Yaşa ve başkalarının yaşamasına izin ver. Eğer kim olduğumu bilirsem ve sahip olduklarımı dürüst ve samimi bir şekilde kullanırsam, asla bocalamam. Dürüstlük, başkalarının veya kendi gözünde değerinden asla kaybetmemek demektir. En önemlisi ise Tanrı’nın gözünde ne olduğundur.

Diğer bir taraftan, ilişkiler, mutluluk veya üzüntü kaynağı olabilir. Bağımlılığın olduğu veya takdirin olmadığı durumlarda, ilişkiler ekşimiş bir tat alır.

 

Birlikte yaşadığım insanlara, asalak olmamak çok önemlidir. Benim kendi ruhsal kimliğim olmalıdır. Fakat aynı zamanda, herkesi takdir etmeliyim ve çok derin saygı duymalıyım.

Doğa, para ve diğer maddi şeyleri kötü kullanmak kıtlıkla sonuçlanır. Ancak, iyi karma oluşturarak onları geri alabilirsiniz.

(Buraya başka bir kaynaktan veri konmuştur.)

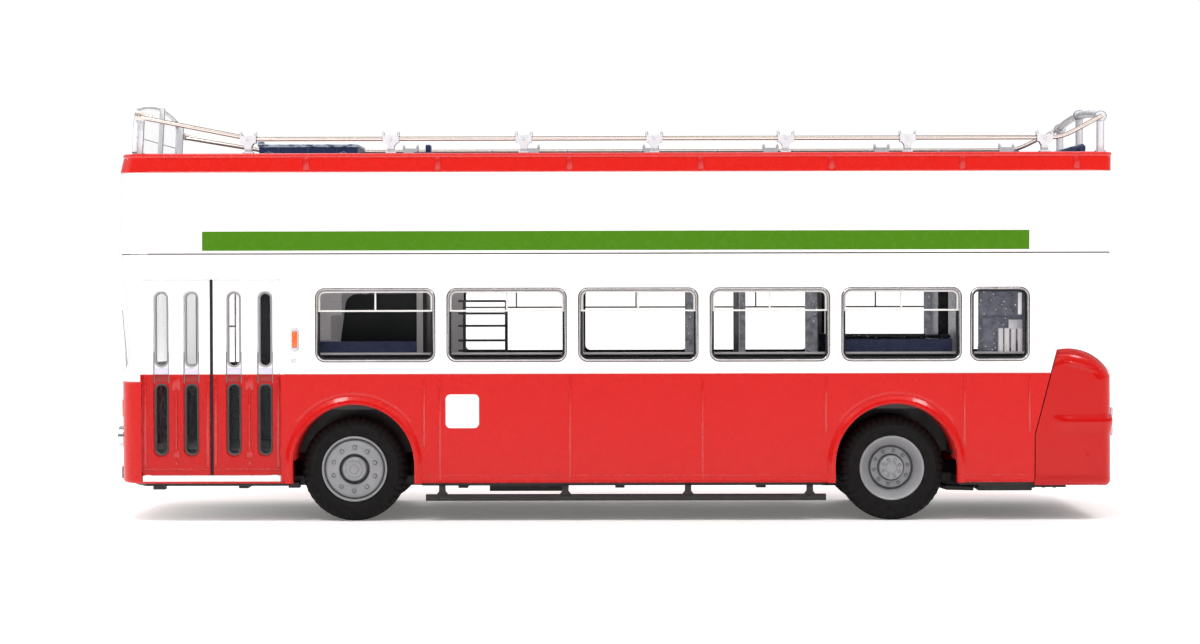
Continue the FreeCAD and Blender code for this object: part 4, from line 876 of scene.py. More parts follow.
# ------------------------------------------------------------------ entrance doors
p = Piece()
door = side(-1, 15.95)
for x0, x1, panes in ((-59.5, -51.0, (-57.15, -53.35)), (-50.6, -42.1, (-48.0, -44.05))):
    mid = sum(panes) / 2
    # leaf edges
    for a, b in ((x0 + 0.12, x0 + 0.5), (x1 - 0.5, x1 - 0.12)):
        bar(p, door, a, 6.9, b, 18.45, -0.02, 0.09, 0.07, 0.12, 0)
        bar(p, door, a, 18.75, b, 30.5, -0.02, 0.09, 0.07, 0.12, 1)
    # the broad strip between the two columns of panes, and the thin ridge down it
    bar(p, door, mid - 0.55, 16.6, mid + 0.55, 18.45, -0.02, 0.08, 0.06, 0.15, 0)
    bar(p, door, mid - 0.13, 9.1, mid + 0.13, 17.0, -0.02, 0.16, 0.1, 0.1, 0)
    bar(p, door, mid - 0.42, 8.1, mid + 0.42, 9.1, -0.02, 0.12, 0.08, 0.1, 0)
    bar(p, door, mid - 0.22, 7.15, mid + 0.22, 7.75, -0.02, 0.1, 0.06, 0.1, 0)
    bar(p, door, mid - 0.13, 19.0, mid + 0.13, 29.6, -0.02, 0.07, 0.06, 0.1, 1)
    dome(p, door, mid, 29.9, 0.3, 0.08, 20, 1)
    # kick plate line and top rail
    bar(p, door, x0 + 0.12, 6.55, x1 - 0.12, 6.8, -0.02, 0.08, 0.06, 0.1, 0)
    bar(p, door, x0 + 0.12, 30.25, x1 - 0.12, 30.48, -0.02, 0.07, 0.05, 0.1, 1)
    # cross pieces between the upper and the lower pane of a column, set back in the channel; their dark red and greyed
    # lilac are the two-tone paint darkened as painted shade of the recess
    for x in panes:
        bar(p, door, x - 0.9, 17.7, x + 0.9, 18.58, -0.29, -0.22, 0.03, 0.05, 2)
        bar(p, door, x - 0.9, 18.6, x + 0.9, 19.35, -0.29, -0.2, 0.03, 0.05, 3)
p.build("door_mouldings", ["doorred", "white", "darkred", "lilac"], slot="door_paint")
p = Piece()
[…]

“Bu insanlardaki dayanıklılıktır.  Eğer doğru prensiplere geri dönerlerse, ‘Bunun her şeyin sonu’ olmadığını görürler.” diyor Strano. ” Eğer bir şeyler yanlış giderse, sessizliğin gücü ile geri adım atın. Tanrı’ya, kendinize ve diğerlerine güvenin. Her şey daha iyiye gidecektir. İnanç birçok olumsuz karmayı yok eder.”

 

 

Philippine Daily Inquirerda yayınlanan makaleden alınmıştır.